THE FIRST TIME I  heard mention of Calcutta was when I was less than 11 years old. It was in connection with the so-called ‘Black Hole of Calcutta’. Without knowing anything about it, I got the impression that whatever happened there was extremely unpleasant. Today, the 27th of December 2024, we revisited the monument to the victims of the Black Hole incident, which now stands in the churchyard of Calcutta’s St John church. Formerly, it had stood in Dalhousie Square, where the Black Hole (a small prison cell) was located before it was demolished. Originally,  there was a memorial on the spot, but this disappeared. The viceroy Lord Curzon had a new one made, and this is the one now standing near St John’s.

Part of the Black Hole memorial

 When the British, unlike the French, refused to agree to the demands of the Nawab of Bengal,  Siraj-ud-Daulah (1733-1757), the Nawab attacked Calcutta. Despite having some forewarning of the attack, the British did little to prepare their defences. On the 20th of June 1756, Calcutta’s Fort William fell to the Nawab.

 

The British survivors were rounded up by the Nawab’s forces and locked into the small prison now known as the Black Hole. The number of people incarcerated varies according to which account you read, but suffice it to say there were far too many people crowded into the tiny cell, and many of them died of overheating and thirst. It was a tragedy. Of that, there is no doubt.

 

The news of the Black Hole disaster  led to an attack on the Nawab by the British led by Robert Clive (1725-1774). The Nawab was defeated at the Battle of Plassey in 1757.

 

The problem is that what happened in the Black Hole damaged British perceptions of Indians. As the historian John Zubrzycki wrote:

“The Black Hole would come to symbolise Indian barbarism in the minds of English policymakers and be used to strengthen the case for British rule.”

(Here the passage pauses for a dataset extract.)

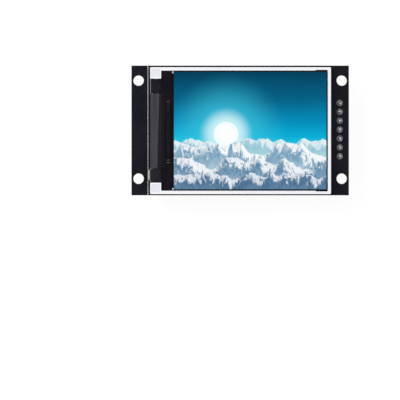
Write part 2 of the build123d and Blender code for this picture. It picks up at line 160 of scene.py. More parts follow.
class Wiring:
    """Adds nodes to the node tree of a material or a world, and joins them."""

    def __init__(self, owner: bpy.types.Material | bpy.types.World) -> None:
        """Empties the owner's node tree.

        Args:
            owner: The material or the world.
        """
        owner.use_nodes = True
        self.tree = owner.node_tree
        self.tree.nodes.clear()

    def feed(self, target: Socket, value: Feed) -> None:
        """Gives an input a link, a number, a vector or a colour.

        Args:
            target: The input.
            value: A socket to link, or the constant to write.
        """
        if isinstance(value, bpy.types.NodeSocket):
            self.tree.links.new(value, target)
        elif isinstance(value, tuple) and len(target.default_value) == 4:
            target.default_value = (*value, 1.0)
        else:
            target.default_value = value

    def node(self, kind: str, feeds: dict[str | int, Feed] | None = None,
             **options: object) -> bpy.types.Node:
        """Adds a node, sets its options and feeds its inputs.

        Args:
            kind: Blender's name of the node type, without ShaderNode in front.
            feeds: What goes into its inputs, by their names or places.
            **options: Options of the node.

        Returns:
            The new node.
        """
        made = self.tree.nodes.new("ShaderNode" + kind)
        for option, value in options.items():
            setattr(made, option, value)
        for name, value in (feeds or {}).items():
            self.feed(made.inputs[name], value)
        return made

    def math(self, operation: str, first: Value, second: Value = 0.0) -> Socket:
        """Joins two numbers by one of Blender's operations."""
        return self.node("Math", {0: first, 1: second}, operation=operation).outputs[0]

    def plus(self, first: Value, second: Value) -> Socket:
        """The sum of two numbers."""
        return self.math("ADD", first, second)

    def minus(self, first: Value, second: Value) -> Socket:
        """The first number less the second."""
        return self.math("SUBTRACT", first, second)

    def times(self, first: Value, second: Value) -> Socket:
        """The product of two numbers."""
        return self.math("MULTIPLY", first, second)

    def ease(self, value: Value, start: float, stop: float, low: float = 0.0,
             high: float = 1.0) -> Socket:
        """A smooth step from low to high as value goes from start to stop."""
        ends = {"From Min": start, "From Max": stop, "To Min": low, "To Max": high}
        return self.node("MapRange", {"Value": value, **ends},
                         interpolation_type="SMOOTHSTEP").outputs["Result"]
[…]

Worse than this, events such as the Black Hole and killing of British citizens during the so-called ‘Indian Mutiny’ of 1857, could be used to justify the many horrendous acts perpetrated by the Brits on Indians. Two notable examples of this are the cruel punishments meted out to the Indian soldiers who rebelled in 1757, and later the Jallianwala Bagh massacre of innocent Indian civilians in 1919.

 

That the monument to the victims of the Black Hole still stands in pristine condition so many years after India became independent is remarkable.  In 1940, several leading independence activists, including Subhas Chandra Bose, campaigned to have the monument removed from Dalhousie Square. In July of that year it was moved to its present location. Today, we saw visitors, both Indian and Westerners, viewing the memorial.

Much more than 5000 years of the history of India in one short book

IT DID NOT TAKE LONG for me to read “The Shortest History of India” written by John Zubrzycki and published in 2023. I raced through the book not because it is short (264 pages) but because it is superbly written and highly engrossing.

 The author covers many of the key features of what is known about the complicated history of what is now India. He does not simply provide the reader with a simple list of facts, but also includes interesting comments about the events he mentioned. At times, he questions some conventionally accepted views and explanations of events and concepts.

 

The first half of the book covers the history of India from prehistoric times until the arrival of Europeans at the end of the sixteenth century.  The period from then until the 2020s occupies the second half of the book. And much of the final 90 pages (34% of the text) deals with the period from 1857 until just afternoon the covid19 pandemic. So, I  feel that if anything  needs criticism it is that too much of the book is concerned with the last 4 centuries of India’s extremely long history. That said, the book is a first class, highly readable introduction to the amazingly complex story of the jigsaw puzzle of kingdoms, colonies, and empires that became India in 1947.